Pandas - DataFrame-Based Data Adapter¶
The Pandas class provides a concrete implementation of the Data interface using pandas DataFrames as the underlying data storage. This adapter is ideal for exploratory data analysis and moderate-sized datasets where pandas' rich functionality is beneficial.
Class Definition¶
class Pandas(Data):
"""Data subclass which holds data in a Pandas dataframe.
Args:
df: Data provided as a Pandas dataframe.
Attributes:
df: Original Pandas dataframe providing data.
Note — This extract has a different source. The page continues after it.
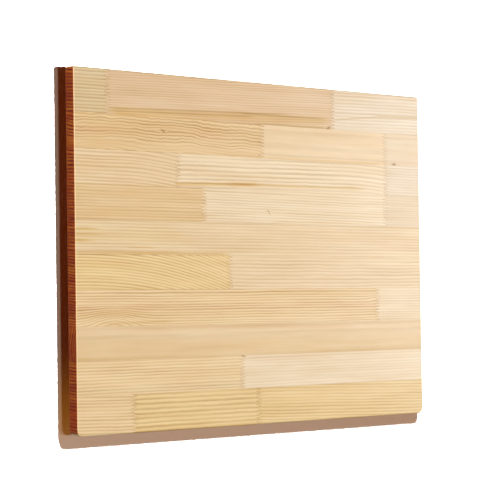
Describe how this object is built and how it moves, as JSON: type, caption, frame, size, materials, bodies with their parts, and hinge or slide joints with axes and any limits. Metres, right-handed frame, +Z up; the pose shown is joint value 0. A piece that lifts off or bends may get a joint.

dstype: Type of dataset (categorical/numeric/mixed).
"""
Constructor¶
__init__(df: DataFrame) -> None¶
Creates a new Pandas data adapter from a DataFrame.
Arguments:
df: Pandas DataFrame containing the data
Validation:
- Minimum 2 rows and 2 columns required
- No missing data (NaN values) allowed
- All column names must be strings
Raises:
TypeError: If df is not a pandas DataFrameValueError: If DataFrame size or data validation fails
Class Methods¶
read(filename, dstype, N=None, **kwargs) -> 'Pandas'¶
Factory method to create a Pandas instance by reading data from a file.
Arguments:
filename: Path to data file (supports .csv, .gz compression)dstype: Dataset type ("categorical", "continuous", or "mixed")N: Optional sample size limit**kwargs: Additional arguments for pandas.read_csv()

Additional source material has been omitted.